One night, after clearing the cabin of smoke, I went to lie down and set the alarm for three hours. I slept right through it. For the first time since the start of this race, I got five straight hours of sleep. Two more weeks of this fun! Cleaning the cabin in New Zealand is going to take days.

Tim

January 2–3
The Secret Weapon
I am past the halfway point of the 7,200-mile length of leg three. At the 6 a.m. satellite reading on January 2, I had only 3,539 miles to go! It took 19 days to get halfway; another 19 would put us in Tauranga, New Zealand, on January 21, ahead of my target date of January 24.

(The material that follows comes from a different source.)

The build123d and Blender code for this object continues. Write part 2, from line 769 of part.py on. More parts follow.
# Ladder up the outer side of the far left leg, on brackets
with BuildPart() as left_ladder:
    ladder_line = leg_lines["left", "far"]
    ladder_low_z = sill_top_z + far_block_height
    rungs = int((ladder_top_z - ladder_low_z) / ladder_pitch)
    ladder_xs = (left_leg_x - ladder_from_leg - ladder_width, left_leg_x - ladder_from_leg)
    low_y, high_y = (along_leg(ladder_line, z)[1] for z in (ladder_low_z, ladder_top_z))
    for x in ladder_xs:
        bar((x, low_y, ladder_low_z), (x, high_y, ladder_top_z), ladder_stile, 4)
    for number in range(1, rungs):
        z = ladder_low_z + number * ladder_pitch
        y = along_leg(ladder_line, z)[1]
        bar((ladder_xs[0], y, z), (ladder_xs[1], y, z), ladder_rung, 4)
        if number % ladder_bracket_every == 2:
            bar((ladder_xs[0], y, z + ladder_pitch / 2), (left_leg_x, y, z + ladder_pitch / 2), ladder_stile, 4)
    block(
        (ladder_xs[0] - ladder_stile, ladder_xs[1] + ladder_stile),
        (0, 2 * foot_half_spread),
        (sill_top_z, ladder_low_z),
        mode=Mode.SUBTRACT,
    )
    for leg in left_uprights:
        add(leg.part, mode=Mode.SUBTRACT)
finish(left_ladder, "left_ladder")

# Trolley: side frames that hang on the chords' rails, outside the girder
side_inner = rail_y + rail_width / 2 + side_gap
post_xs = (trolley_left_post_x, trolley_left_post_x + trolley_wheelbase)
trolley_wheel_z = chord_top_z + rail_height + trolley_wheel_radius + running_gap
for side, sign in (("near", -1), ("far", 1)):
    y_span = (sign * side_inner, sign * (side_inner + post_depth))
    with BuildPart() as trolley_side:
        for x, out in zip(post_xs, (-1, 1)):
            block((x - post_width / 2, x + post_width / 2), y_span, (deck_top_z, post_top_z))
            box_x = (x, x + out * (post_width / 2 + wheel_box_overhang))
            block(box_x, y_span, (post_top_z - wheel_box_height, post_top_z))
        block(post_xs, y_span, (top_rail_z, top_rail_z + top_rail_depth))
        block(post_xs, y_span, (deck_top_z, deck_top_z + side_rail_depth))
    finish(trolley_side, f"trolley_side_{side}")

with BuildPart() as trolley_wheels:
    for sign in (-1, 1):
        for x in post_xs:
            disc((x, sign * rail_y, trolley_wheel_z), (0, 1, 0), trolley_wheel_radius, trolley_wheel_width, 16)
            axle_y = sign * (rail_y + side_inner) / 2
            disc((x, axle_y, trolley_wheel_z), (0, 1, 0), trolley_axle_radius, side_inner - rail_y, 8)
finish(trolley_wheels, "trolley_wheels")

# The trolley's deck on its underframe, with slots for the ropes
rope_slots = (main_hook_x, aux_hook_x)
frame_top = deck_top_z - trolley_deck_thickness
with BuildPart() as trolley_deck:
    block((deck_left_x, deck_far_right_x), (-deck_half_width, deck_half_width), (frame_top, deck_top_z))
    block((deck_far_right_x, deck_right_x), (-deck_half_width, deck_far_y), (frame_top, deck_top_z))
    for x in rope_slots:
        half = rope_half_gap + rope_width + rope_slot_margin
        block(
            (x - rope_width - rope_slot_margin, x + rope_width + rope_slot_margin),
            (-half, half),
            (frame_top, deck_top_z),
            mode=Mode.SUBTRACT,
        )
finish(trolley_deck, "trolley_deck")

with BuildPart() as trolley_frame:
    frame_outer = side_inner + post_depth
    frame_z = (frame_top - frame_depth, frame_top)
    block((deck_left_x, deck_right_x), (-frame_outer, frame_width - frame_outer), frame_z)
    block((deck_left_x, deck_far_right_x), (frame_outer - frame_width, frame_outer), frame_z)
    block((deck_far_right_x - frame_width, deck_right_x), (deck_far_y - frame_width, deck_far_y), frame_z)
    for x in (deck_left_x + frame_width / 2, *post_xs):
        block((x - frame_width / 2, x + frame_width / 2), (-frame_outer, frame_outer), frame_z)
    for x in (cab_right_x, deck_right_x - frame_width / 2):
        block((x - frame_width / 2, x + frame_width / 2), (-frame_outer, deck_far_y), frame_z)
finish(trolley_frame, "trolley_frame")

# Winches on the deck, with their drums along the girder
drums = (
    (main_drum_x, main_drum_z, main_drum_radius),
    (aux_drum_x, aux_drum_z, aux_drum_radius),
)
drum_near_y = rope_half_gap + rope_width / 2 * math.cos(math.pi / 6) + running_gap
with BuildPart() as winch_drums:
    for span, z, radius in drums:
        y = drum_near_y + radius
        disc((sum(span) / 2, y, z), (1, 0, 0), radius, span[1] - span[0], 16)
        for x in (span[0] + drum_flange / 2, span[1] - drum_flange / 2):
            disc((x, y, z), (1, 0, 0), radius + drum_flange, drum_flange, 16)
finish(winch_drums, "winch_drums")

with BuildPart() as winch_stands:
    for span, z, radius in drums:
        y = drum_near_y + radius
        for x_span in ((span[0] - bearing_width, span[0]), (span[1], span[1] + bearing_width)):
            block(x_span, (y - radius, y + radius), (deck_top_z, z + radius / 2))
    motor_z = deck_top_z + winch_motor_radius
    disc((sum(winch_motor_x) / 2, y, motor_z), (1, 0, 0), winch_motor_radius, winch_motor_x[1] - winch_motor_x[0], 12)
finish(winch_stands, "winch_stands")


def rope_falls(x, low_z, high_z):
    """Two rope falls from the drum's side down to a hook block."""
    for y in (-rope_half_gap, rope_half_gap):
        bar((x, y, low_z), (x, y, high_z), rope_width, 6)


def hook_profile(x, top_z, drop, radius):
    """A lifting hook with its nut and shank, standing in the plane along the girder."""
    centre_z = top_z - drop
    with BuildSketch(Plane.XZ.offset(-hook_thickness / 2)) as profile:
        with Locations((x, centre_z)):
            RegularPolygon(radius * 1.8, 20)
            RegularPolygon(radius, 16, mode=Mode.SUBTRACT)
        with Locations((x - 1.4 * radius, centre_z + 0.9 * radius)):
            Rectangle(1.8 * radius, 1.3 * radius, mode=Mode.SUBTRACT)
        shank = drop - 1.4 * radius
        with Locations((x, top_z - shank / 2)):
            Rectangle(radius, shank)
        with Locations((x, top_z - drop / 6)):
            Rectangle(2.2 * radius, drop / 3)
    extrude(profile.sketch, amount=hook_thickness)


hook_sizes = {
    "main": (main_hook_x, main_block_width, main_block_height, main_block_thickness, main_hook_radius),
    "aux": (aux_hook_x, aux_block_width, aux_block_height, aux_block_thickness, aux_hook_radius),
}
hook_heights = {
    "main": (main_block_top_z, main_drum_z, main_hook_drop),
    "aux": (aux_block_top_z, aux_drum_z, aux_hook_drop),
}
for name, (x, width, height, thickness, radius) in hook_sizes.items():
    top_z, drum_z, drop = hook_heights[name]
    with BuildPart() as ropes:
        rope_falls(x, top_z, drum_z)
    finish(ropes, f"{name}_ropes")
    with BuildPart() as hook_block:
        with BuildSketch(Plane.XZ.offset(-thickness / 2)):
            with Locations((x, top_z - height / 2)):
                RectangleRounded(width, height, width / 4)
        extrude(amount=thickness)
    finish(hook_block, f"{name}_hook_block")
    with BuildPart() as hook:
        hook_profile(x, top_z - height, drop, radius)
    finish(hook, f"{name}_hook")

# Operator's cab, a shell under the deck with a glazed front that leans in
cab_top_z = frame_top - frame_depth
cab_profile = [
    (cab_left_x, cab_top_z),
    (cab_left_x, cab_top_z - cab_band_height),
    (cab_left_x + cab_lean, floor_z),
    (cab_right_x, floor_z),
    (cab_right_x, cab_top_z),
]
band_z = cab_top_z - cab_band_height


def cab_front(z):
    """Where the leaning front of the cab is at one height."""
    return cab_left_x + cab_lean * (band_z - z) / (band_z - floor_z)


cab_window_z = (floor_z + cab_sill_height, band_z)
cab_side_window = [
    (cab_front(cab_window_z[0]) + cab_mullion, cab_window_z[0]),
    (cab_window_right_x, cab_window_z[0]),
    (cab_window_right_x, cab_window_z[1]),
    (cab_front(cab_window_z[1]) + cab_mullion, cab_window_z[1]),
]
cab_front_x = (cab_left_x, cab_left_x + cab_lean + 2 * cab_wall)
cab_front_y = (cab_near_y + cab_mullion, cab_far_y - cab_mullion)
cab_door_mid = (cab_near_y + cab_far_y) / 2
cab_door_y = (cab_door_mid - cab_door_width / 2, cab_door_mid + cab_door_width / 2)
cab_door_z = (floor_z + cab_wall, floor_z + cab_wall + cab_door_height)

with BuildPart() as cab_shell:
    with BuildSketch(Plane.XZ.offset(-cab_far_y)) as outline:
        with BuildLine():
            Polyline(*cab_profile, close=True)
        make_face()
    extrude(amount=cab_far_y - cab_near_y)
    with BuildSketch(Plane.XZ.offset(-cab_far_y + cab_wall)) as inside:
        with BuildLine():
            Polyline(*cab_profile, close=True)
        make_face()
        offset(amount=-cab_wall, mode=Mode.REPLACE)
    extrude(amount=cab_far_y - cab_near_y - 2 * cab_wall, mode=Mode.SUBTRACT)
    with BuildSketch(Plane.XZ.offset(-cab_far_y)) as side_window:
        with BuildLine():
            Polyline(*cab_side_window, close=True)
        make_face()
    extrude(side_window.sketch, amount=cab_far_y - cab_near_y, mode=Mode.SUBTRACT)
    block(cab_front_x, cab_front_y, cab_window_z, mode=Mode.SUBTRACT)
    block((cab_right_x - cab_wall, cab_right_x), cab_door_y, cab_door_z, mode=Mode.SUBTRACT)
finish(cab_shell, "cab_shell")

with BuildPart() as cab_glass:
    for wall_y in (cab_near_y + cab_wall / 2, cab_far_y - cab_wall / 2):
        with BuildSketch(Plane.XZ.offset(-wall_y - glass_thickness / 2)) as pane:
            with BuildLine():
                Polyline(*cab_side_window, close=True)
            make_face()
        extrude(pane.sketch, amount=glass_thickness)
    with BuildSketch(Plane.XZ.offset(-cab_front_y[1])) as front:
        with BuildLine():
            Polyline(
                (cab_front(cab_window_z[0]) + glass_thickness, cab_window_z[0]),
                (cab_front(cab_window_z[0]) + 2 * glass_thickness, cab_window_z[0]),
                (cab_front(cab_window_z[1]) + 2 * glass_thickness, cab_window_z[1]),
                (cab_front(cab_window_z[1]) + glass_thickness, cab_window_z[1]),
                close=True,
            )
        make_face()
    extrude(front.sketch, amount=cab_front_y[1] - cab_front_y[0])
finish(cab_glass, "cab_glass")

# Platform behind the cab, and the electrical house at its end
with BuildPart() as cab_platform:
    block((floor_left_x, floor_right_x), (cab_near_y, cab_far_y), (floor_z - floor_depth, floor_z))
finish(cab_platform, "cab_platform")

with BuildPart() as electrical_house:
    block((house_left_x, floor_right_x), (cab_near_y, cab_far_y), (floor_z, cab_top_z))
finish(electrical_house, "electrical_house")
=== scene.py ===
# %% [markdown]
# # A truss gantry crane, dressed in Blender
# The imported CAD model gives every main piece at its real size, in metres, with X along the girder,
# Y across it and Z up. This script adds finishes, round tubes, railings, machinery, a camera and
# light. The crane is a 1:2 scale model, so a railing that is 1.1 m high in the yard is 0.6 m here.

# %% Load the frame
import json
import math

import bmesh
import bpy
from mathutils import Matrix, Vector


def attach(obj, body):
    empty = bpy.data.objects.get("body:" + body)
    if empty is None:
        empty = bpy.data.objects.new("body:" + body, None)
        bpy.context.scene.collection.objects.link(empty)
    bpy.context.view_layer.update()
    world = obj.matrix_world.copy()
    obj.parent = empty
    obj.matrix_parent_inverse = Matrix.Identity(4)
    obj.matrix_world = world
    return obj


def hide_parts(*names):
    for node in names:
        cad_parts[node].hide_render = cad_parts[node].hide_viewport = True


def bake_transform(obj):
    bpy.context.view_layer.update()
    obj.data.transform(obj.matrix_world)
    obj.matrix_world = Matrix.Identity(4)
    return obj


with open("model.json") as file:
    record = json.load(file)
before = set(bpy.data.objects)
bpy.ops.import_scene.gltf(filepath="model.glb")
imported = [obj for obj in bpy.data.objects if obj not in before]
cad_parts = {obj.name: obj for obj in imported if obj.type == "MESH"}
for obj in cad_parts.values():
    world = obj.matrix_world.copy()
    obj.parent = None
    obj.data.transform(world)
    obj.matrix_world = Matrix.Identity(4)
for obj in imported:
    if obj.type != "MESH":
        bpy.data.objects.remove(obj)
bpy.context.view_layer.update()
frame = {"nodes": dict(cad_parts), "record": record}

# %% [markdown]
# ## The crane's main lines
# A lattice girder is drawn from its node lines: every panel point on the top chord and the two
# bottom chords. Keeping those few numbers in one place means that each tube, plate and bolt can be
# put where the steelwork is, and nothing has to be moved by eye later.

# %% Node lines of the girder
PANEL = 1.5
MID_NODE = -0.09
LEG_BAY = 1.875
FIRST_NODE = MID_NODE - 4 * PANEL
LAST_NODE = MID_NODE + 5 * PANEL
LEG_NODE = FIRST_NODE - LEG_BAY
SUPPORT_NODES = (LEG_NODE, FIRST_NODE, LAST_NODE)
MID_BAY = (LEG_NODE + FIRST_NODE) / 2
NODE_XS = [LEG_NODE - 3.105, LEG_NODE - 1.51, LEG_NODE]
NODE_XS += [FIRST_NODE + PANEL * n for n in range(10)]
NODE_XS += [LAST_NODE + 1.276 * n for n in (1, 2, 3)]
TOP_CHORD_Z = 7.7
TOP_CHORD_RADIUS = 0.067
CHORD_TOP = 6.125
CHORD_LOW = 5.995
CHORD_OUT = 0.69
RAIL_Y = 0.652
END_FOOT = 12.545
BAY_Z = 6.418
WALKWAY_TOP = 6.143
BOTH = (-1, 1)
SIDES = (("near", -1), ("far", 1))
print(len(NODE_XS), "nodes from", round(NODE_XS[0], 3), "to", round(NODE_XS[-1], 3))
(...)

One of my sails is out of commission with a tear. The line used to hoist it also needs fixing. So I pulled out the Secret Weapon, a new sail that I had made in Cape Town. I had not flown it yet—my crew had put it up at the dock to make sure it fit, rolled it back up again and stashed it below. Basically, it is a spinnaker, which are those lightweight, big puffy sails on the front of the boat. But unlike a spinnaker, it is made from heavy cloth for heavy air. So getting it on deck was a chore. Yet once attached to the lines, it was vastly easier to put up and take down than a regular spinnaker.

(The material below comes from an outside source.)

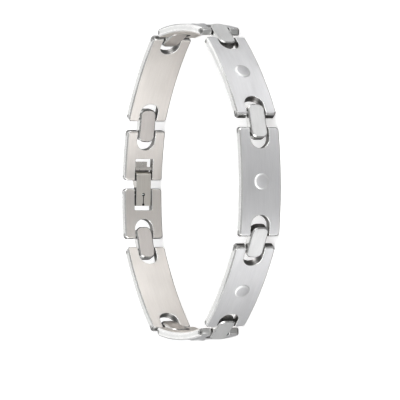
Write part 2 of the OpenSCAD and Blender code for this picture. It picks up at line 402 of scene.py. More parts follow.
# The finishes of the steel. The dark and light colours are the ends of the brushing's tones, and rough
# is the least and the most of its roughness. Worn values are those of a burnished place, and grazing
# is how much of the steel's shine stays at a shallow angle, all of it where it isn't given.
steelFinishes = {
    "brushedOuter": {
        "dark": (0.73, 0.73, 0.74), "light": (0.83, 0.83, 0.84), "worn": (0.88, 0.88, 0.87),
        "rough": (0.36, 0.46), "wornRough": 0.3, "bump": 0.10, "anisotropic": 0.85,
    },
    "brushedInner": {
        "dark": (0.76, 0.725, 0.69), "light": (0.85, 0.815, 0.78), "worn": (0.88, 0.865, 0.84),
        "rough": (0.38, 0.48), "wornRough": 0.3, "bump": 0.10, "anisotropic": 0.85,
    },
    "brushedSide": {
        "dark": (0.76, 0.76, 0.75), "light": (0.86, 0.86, 0.85), "worn": (0.9, 0.9, 0.89),
        "rough": (0.26, 0.38), "wornRough": 0.2, "bump": 0.08, "anisotropic": 0.4,
    },
    "polishedBevel": {
        "dark": (0.76, 0.76, 0.755), "light": (0.86, 0.86, 0.855), "worn": (0.9, 0.9, 0.89),
        "rough": (0.24, 0.34), "wornRough": 0.2, "bump": 0.04, "anisotropic": 0.0,
    },
    # painted shade: the panels' end faces, which face each other across the gaps, get a near-black copy of
    # the steel
    "paintedShadeEnd": {
        "dark": (0.12, 0.12, 0.115), "light": (0.20, 0.20, 0.195), "worn": (0.5, 0.5, 0.49),
        "rough": (0.34, 0.46), "wornRough": 0.26, "bump": 0.14, "anisotropic": 0.0,
    },
    # the lit copy of the same end finish, lighter than the painted shade above, for ends that face the light
    "litEnd": {
        "dark": (0.54, 0.54, 0.53), "light": (0.68, 0.68, 0.67), "worn": (0.8, 0.8, 0.79),
        "rough": (0.34, 0.46), "wornRough": 0.26, "bump": 0.14, "anisotropic": 0.0,
    },
    # painted shade: the walls of notches, slots and pin holes get a near-black copy of the steel, with less
    # shine at a shallow angle
    "paintedShadeWall": {
        "dark": (0.14, 0.138, 0.135), "light": (0.24, 0.237, 0.23), "worn": (0.5, 0.49, 0.48),
        "rough": (0.28, 0.40), "wornRough": 0.24, "bump": 0.14, "anisotropic": 0.0, "grazing": 0.4,
    },
    # painted shade: the same for the walls of the clasp's halves, a little less dark
    "claspPaintedShadeWall": {
        "dark": (0.20, 0.195, 0.19), "light": (0.30, 0.295, 0.285), "worn": (0.5, 0.49, 0.48),
        "rough": (0.28, 0.40), "wornRough": 0.24, "bump": 0.14, "anisotropic": 0.0, "grazing": 0.5,
    },
    # painted shade: the plates' corners are darkened to hide the bright glints they catch
    "paintedShadeCorner": {
        "dark": (0.22, 0.22, 0.215), "light": (0.31, 0.31, 0.305), "worn": (0.42, 0.42, 0.41),
        "rough": (0.44, 0.54), "wornRough": 0.4, "bump": 0.06, "anisotropic": 0.0,
    },
    # painted shade: the links' bevels are darker than their faces, standing in for the dark reflections on
    # them
    "paintedShadeBevel": {
        "dark": (0.38, 0.38, 0.375), "light": (0.50, 0.50, 0.495), "worn": (0.6, 0.6, 0.59),
        "rough": (0.28, 0.40), "wornRough": 0.26, "bump": 0.06, "anisotropic": 0.0,
    },
    "linkSide": {
        "dark": (0.48, 0.48, 0.47), "light": (0.60, 0.60, 0.59), "worn": (0.74, 0.74, 0.73),
        "rough": (0.18, 0.28), "wornRough": 0.16, "bump": 0.06, "anisotropic": 0.0,
    },
    # painted shade: the links' rounded ends, down in the notches, are darkened
    "linkEnd": {
        "dark": (0.20, 0.20, 0.195), "light": (0.29, 0.29, 0.285), "worn": (0.5, 0.5, 0.49),
        "rough": (0.24, 0.34), "wornRough": 0.2, "bump": 0.08, "anisotropic": 0.0,
    },
    "linkFace": {
        "dark": (0.82, 0.822, 0.82), "light": (0.92, 0.92, 0.915), "worn": (0.94, 0.94, 0.93),
        "rough": (0.34, 0.44), "wornRough": 0.26, "bump": 0.08, "anisotropic": 0.8,
    },
    "linkInner": {
        "dark": (0.66, 0.625, 0.60), "light": (0.75, 0.715, 0.69), "worn": (0.82, 0.80, 0.77),
        "rough": (0.36, 0.46), "wornRough": 0.26, "bump": 0.08, "anisotropic": 0.8,
    },
    "discRing": {
        "dark": (0.70, 0.70, 0.70), "light": (0.78, 0.78, 0.78), "worn": (0.84, 0.84, 0.83),
        "rough": (0.56, 0.66), "wornRough": 0.5, "bump": 0.08, "anisotropic": 0.0,
    },
    "discSteel": {
        "dark": (0.64, 0.64, 0.65), "light": (0.74, 0.74, 0.75), "worn": (0.80, 0.80, 0.80),
        "rough": (0.46, 0.56), "wornRough": 0.4, "bump": 0.10, "anisotropic": 0.0,
    },
    "pinWire": {
        "dark": (0.60, 0.60, 0.59), "light": (0.74, 0.74, 0.73), "worn": (0.82, 0.82, 0.81),
        "rough": (0.28, 0.42), "wornRough": 0.24, "bump": 0.06, "anisotropic": 0.0,
    },
    "claspPinHead": {
        "dark": (0.66, 0.66, 0.65), "light": (0.78, 0.78, 0.77), "worn": (0.84, 0.84, 0.83),
        "rough": (0.2, 0.32), "wornRough": 0.18, "bump": 0.05, "anisotropic": 0.0,
    },
    "tongueRim": {
        "dark": (0.60, 0.59, 0.57), "light": (0.72, 0.71, 0.69), "worn": (0.82, 0.81, 0.79),
        "rough": (0.2, 0.3), "wornRough": 0.18, "bump": 0.04, "anisotropic": 0.0,
    },
    # painted shade: near-black steel for the tongue's faces inside the slots and under its tail, and for the
    # clasp pins' bodies
    "paintedShadeSteel": {
        "dark": (0.06, 0.058, 0.055), "light": (0.12, 0.117, 0.11), "worn": (0.3, 0.29, 0.28),
        "rough": (0.34, 0.44), "wornRough": 0.28, "bump": 0.08, "anisotropic": 0.0, "grazing": 0.3,
    },
    "tongueSteel": {
        "dark": (0.70, 0.67, 0.62), "light": (0.82, 0.79, 0.74), "worn": (0.86, 0.84, 0.81),
        "rough": (0.34, 0.44), "wornRough": 0.26, "bump": 0.10, "anisotropic": 0.7,
    },
}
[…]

This is THE sail to have—perfect for the moderate air conditions now. I logged one of my best eight-hour runs on January 3, averaging 14.9 knots (17.1 mph), covering more than 119 miles. I am smokin'! I broke the boat's top-speed record, hitting 26.7 knots (30.7 mph) at the height of one booming wave.

After starting this leg some 22 hours after the other boats, I'm now in second place, about 500 miles behind Tommy Hilfiger Freedom America. and 140 miles ahead of Spirit of Canada. I'm about 300 miles from Cape Leeuwin on the southwest coast of Australia. I've passed far to the south of India and Indonesia. I still need to pinch myself (or just rub my cold toes) to realize that I have made it this far, that I am really in the Around Alone race about to reach the longitude of Australia!